Hoy, pasadas dos décadas de este positivo cambio institucional, y a sabiendas de que Madres y Abuelas dejan un legado para la discordia –como toda herencia–, la agenda de los DDHH es otra vez difusa y su memoria, un riesgo, ya que el calendario estatal se divide entre quienes pretenden solo recordar a las víctimas de la dictadura y quienes atan ese recuerdo a necesidades político-partidarias de coyuntura, muchas veces desmereciendo el lugar de las víctimas del terror. No es algo que no haya sucedido antes de esta nueva gestualidad; simplemente que, si en otros momentos el hecho de qué querían los desaparecidos y por qué lucharon era debate de los organismos y sus seguidores, cuando lo hace el Estado se cristaliza en memorias menos vivas y mas atadas a los “idus de marzo”.

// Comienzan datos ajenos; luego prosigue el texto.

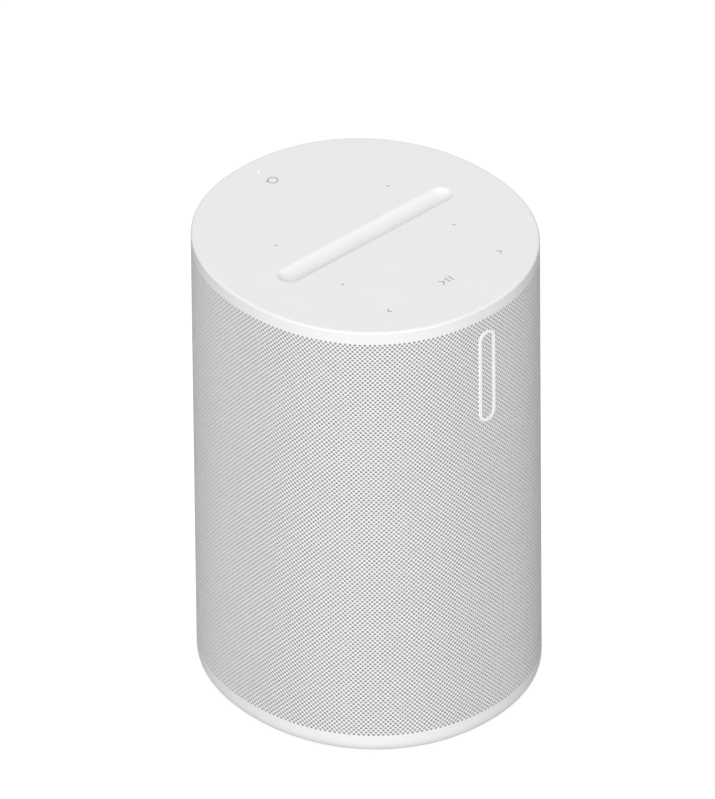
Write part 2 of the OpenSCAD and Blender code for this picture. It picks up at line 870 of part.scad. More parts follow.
// Four leads that run through one hole in the cabinet's back to a socket on the main board
module driver_leads() {
    socket_top = lead_z - 5.8;
    woofer_top = woofer_z + 29;
    tweeter_back = pod_reach - 15.2;
    for (s = [-1, 1]) {
        color(wire_red) lead(concat(
            bend([s * 1.6 + 6, -24, woofer_top], [s * 1.6 + 6, -24, woofer_top + 12],
                 [s * 1.2, -4, lead_z + 7], [s * 1.2, 14, lead_z + 0.8]),
            bend([s * 1.2, 38, lead_z + 0.8], [s * 1.2, 47, lead_z + 0.8],
                 [s * 4.5, 46.5, lead_z], [s * 4.5, 45.6, socket_top])), 0.7);
        color(wire_blue) lead(concat(
            bend(tweeter_axis(s, tweeter_back), tweeter_axis(s, tweeter_back - 6),
                 [s * 10, 0, lead_z + 4], [s * 1.3, 14, lead_z - 1.2]),
            bend([s * 1.3, 38, lead_z - 1.2], [s * 1.3, 44.5, lead_z - 1.2],
                 [s * 1.3, 44.2, lead_z - 3], [s * 1.3, 44.2, socket_top])), 0.6);
    }
}

// Flat flexible cable from the touch board down to the main board
module touch_ribbon() {
    high = board_z - 2.2;
    skin = 0.3;
    rear = 46.5;
    color([0.9, 0.7, 0.3]) translate([-5, 0, 0]) rotate([90, 0, 90]) linear_extrude(10) polygon([
        [34, high], [34, high - skin], [rear - skin, high - skin], [rear - skin, ribbon_low_z],
        [rear, ribbon_low_z], [rear, high]
    ]);
}

// ---- rear panel ----

// A round-cornered w by h prism that runs inwards from y, with its middle at height z
module prism_y(y, z, length, w, h, r) {
    translate([0, y, z]) rotate([90, 0, 0]) linear_extrude(length) polygon(rounded_points(w, h, r));
}

module rear_panel() {
    color(plastic_white) difference() {
        intersection() {
            plan_wall(0, panel_t, 0, top_z);
            panel_prism(0);
        }
        prism_y(half_d + 2, inlet_z, 12, inlet_w + 3.3, inlet_h + 3.3, 5);
        prism_y(half_d + 2, usb_z, 12, usb_w + 0.6, usb_h + 0.6, 1.9);
        prism_y(half_d + 2, switch_z, 12, slider_slot_w, slider_slot_h, 1);
        rod_y(0, half_d - 10, button_z, button_r + button_gap, 12);
    }
}

// Figure-8 socket: its nose fills the panel's opening, its body sits on the power supply board
module power_inlet() {
    color(chip_black) difference() {
        union() {
            prism_y(inlet_face_y, inlet_z, inlet_face_y - inlet_back_y, inlet_w + 3, inlet_h + 3, 4.8);
            block([-10.5, inlet_back_y, psu_z + board_t], [10.5, inlet_face_y - 3.2, inlet_z + 6.5]);
        }
        prism_y(inlet_face_y + 1, inlet_z, inlet_depth + 1, inlet_w, inlet_h, inlet_h / 2 - eps);
        rods_y(inlet_pins, inlet_back_y - 1, inlet_pin_r, 4);
    }
}

module power_inlet_pins() {
    color("silver") rods_y(inlet_pins, inlet_back_y - 1.5, inlet_pin_r, 11.5);
}

module io_board() {
    color(board_green) block([-18, io_board_y, 29], [18, io_board_y + board_t, 61]);
}

module usb_c_port() {
    front = panel_face_y - 0.6;
    face = io_board_y + board_t;
    color("silver") translate([0, front, usb_z]) rotate([90, 0, 0]) difference() {
        linear_extrude(front - face) polygon(rounded_points(usb_w, usb_h, 1.6));
        translate([0, 0, -1]) linear_extrude(8) polygon(rounded_points(usb_w - 0.7, usb_h - 0.7, 1.25));
    }
    color(chip_black) block([-3.3, front - 7.2, usb_z - 0.35], [3.3, front - 1, usb_z + 0.35]);
}

module button_key_switch() {
    face = io_board_y + board_t;
    color(chip_black) block([-3, face, button_z - 3], [3, face + key_t, button_z + 3]);
    color("silver") rod_y(0, face + key_t - eps, button_z, 1.6, key_tip);
}

module mic_switch_housing() {
    face = io_board_y + board_t;
    color("silver") difference() {
        block([-6, face, switch_z - 3], [6, face + 4, switch_z + 3]);
        block([-4.6, face + 1.2, switch_z - 1.9], [4.6, face + 5, switch_z + 1.9]);
    }
}

module pairing_button() {
    tip = io_board_y + board_t + key_t + key_tip + 0.9;
    color(plastic_white) {
        rod_y(0, tip, button_z, 1.5, cap_back_y - tip);
        rod_y(0, cap_back_y - 1, button_z, button_r + 1, 1);
        rod_y(0, cap_back_y - eps, button_z, button_r, panel_face_y + button_proud - cap_back_y);
    }
}

// Grooved knob and its stem, at the end of their travel where X is lowest
module mic_switch_slider() {
    stem_low_y = io_board_y + board_t + 1.6;
    knob_face_y = panel_face_y - 0.3;
    low_x = -(slider_travel + slider_w) / 2;
    high_x = low_x + slider_w;
    groove_w = 0.5;
    groove_depth = 0.35;
    groove_pitch = 1.1;
    middle_x = (low_x + high_x - groove_w) / 2;
    color(plastic_white) {
        difference() {
            block([low_x, cap_back_y, switch_z - slider_h / 2],
                  [high_x, knob_face_y, switch_z + slider_h / 2]);
            for (i = [-1 : 1]) translate([middle_x + groove_pitch * i, knob_face_y - groove_depth, 0])
                cube([groove_w, 2 * groove_depth, top_z]);
        }
        block([low_x + 0.8, stem_low_y, switch_z - 1.4], [high_x - 0.8, cap_back_y + eps, switch_z + 1.4]);
    }
}

// ---- base ----

module base_cover() {
    color(plastic_white) difference() {
        union() {
            slab(base_inset, foot_h, floor_top_z);
            plan_wall(base_inset, base_inset + 2, floor_top_z - eps, floor_top_z + 3.5);
            translate([0, 0, floor_top_z - eps]) {
                at_each(post_places, 0) cylinder(r = post_r, h = box_low_z - floor_top_z + eps);
                at_each(psu_screws, 0) cylinder(r = 3.2, h = psu_z - floor_top_z + eps);
                at_each(insert_places, 0) cylinder(r = 5.5, h = psu_z - 0.6 - floor_top_z);
            }
        }
        at_each(post_places, 0) {
            cylinder(r = 1.8, h = box_low_z + 1);
            cylinder(r = 3.4, h = base_screw_z);
        }
        at_each(psu_screws, floor_top_z - 1.4) cylinder(r = 1.45, h = 8);
        at_each(insert_places, 0) cylinder(r = insert_r, h = insert_top_z);
        // groove for the foot ring's tongue
        plan_wall(tongue_inset, tongue_inset + 3, 0, foot_h + 1.2);
        // room for the rear panel and the inlet
        block([-panel_w / 2 - 1, half_d - 12, floor_top_z], [panel_w / 2 + 1, half_d, 40]);
    }
}

module stand_inserts() {
    insert_l = insert_top_z - foot_h;
    color([0.8, 0.65, 0.3]) at_each(insert_places, foot_h) difference() {
        cylinder(r = insert_r, h = insert_l);
        translate([0, 0, -1]) cylinder(r = insert_bore_r, h = insert_l + 2);
    }
}

module base_screws() {
    color(steel) at_each(post_places, base_screw_z) rotate([180, 0, 0]) screw(3, 1.8, 1.35, 37);
}

module foot_ring() {
    color([0.25, 0.25, 0.26]) {
        plan_wall(foot_inset, foot_inner_inset, 0, foot_h);
        // tongue that sits in the base's groove
        plan_wall(tongue_inset + 0.05, tongue_inset + 2.95, foot_h - eps, foot_h + 1.15);
    }
}

top_cover();
touch_foil();
status_light_pipe();
mic_gaskets();
touch_board();
touch_board_parts();
touch_board_screws();
top_frame();
top_frame_screws();
wifi_antennas();
grille_sleeve();
grille_cloth();
front_badge();
cabinet_front();
cabinet_rear();
cabinet_seal();
cabinet_screws();
damping_foam();
woofer_basket();
woofer_gasket();
woofer_surround();
woofer_cone();
woofer_dust_cap();
woofer_voice_coil();
woofer_spider();
woofer_top_plate();
woofer_magnet();
woofer_pole_plate();
woofer_screws();
tweeter_horn_left();
tweeter_horn_right();
tweeter_dome_left();
tweeter_dome_right();
tweeter_motor_left();
tweeter_motor_right();
tweeter_screws();
main_board();
main_board_parts();
shield_cans();
heat_sink();
main_board_screws();
power_supply_board();
power_supply_parts();
power_supply_screws();
rear_panel();
power_inlet();
power_inlet_pins();
io_board();
usb_c_port();
button_key_switch();
mic_switch_housing();
pairing_button();
mic_switch_slider();
driver_leads();
touch_ribbon();
base_cover();
stand_inserts();
base_screws();
foot_ring();
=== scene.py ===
"""The looks of a free-standing smart speaker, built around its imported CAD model.

Lengths are in millimetres and angles in degrees, unless a name or a comment says otherwise; MM turns
millimetres into Blender's metres. The frame is the CAD model's: the speaker stands on the plane z = 0,
its front faces -Y, and +X is to the right of a person who looks at the front.
"""
import json
import math

import bmesh
import bpy
import numpy as np
from mathutils import Matrix, Vector
from mathutils.geometry import delaunay_2d_cdt


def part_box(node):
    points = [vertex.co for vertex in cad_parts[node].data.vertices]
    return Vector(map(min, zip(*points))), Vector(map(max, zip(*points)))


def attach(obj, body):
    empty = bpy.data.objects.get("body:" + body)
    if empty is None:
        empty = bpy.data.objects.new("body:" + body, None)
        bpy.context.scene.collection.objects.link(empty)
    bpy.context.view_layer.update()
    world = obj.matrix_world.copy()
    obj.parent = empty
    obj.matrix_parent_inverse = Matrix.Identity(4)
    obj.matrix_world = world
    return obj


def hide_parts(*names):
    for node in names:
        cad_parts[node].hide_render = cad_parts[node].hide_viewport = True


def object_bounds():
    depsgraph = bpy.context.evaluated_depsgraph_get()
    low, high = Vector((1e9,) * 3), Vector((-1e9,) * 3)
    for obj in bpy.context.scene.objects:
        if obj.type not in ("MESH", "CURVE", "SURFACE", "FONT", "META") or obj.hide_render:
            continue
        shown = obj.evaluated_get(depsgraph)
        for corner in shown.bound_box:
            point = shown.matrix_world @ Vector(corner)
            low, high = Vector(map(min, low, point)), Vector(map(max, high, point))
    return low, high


MM = 0.001
FLAT_MARGIN = 0.4         # flat strip beside a rounded edge, as a share of its radius, which keeps faces flat
WELD = 1e-4 * MM          # points nearer than this are one point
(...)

Por otro lado, la situación es un desafío que contiene una necesidad: hacer una nueva pedagogía de la memoria que no se estanque en la infinidad de actos en los que el Estado, de forma sin precedentes en la historia, recuerda marzo. Ya no se puede hablar como lo hacíamos en los 80 o los 90 del siglo pasado, ni tampoco en los comienzos de este siglo. Ahora debemos escuchar y hablar con jóvenes que sienten a la dictadura de la desaparición de personas como parte de la prehistoria; y muchas veces los discursos militantes, tanto de algunos sectores políticos populares como del Estado, no están a la altura de los desaparecidos y su presente ausencia. Como sostenía el poeta cubano Santiago Feliú –sobre su anquilosada revolución–: “no basta demostrar con arte puro / y lleno de sinceridad. / Demora tanto ver dónde está la verdad: / los bueyes con que aramos se deben cambiar, / los bueyes con que aramos tienen hijos ya”.